If Microsoft is in (Novell is also cited elsewhere) I'm sure everything is all fine and dandy then.
More and more companies are reviewing the development model that has emerged from the OSS Community as a possible future model for their IT departments.
Why the hack do I have this impression of déjà vu ... Ah, yes, collaborative development. A Microsoft way to look at open source development method without open source in it.
So can we have another example (ya know, less commercial) of altruistic use of open source? Sure, here is a nice example quoted by the site:
When we rolled into Baghdad, we did it using open source. It may come as a surprise to many of you, but the U.S. Army is the single largest install base for Red Hat Linux. I'm their largest customer.

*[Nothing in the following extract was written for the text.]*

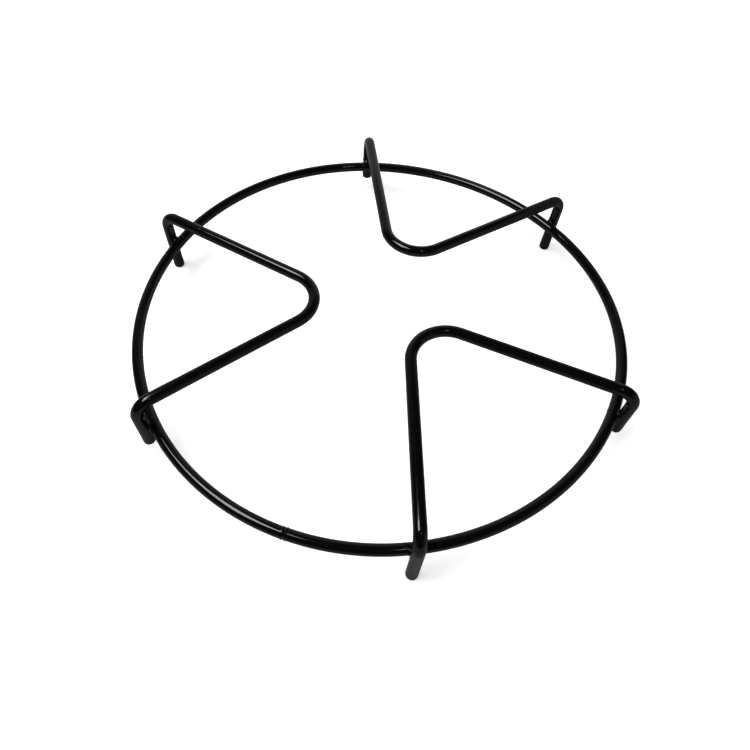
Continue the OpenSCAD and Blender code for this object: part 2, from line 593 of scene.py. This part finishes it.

From Brigadier General Nick Justice
What can we say. Once more, Justice was served?
But why is the project server a Microsoft server then?
The server sits inside of an MS infrastructure so that's why you see an MS signature from outside. But the entire system is pure Open Source
Ah, Okay, I'm relieved. But then why are the BSA web tools compatible with Windows IE only? Well, this last post hasn't been answered so far...
BSA Open Source Initiative:
Why do I have this tingling sensation that BSA might have one letter too many?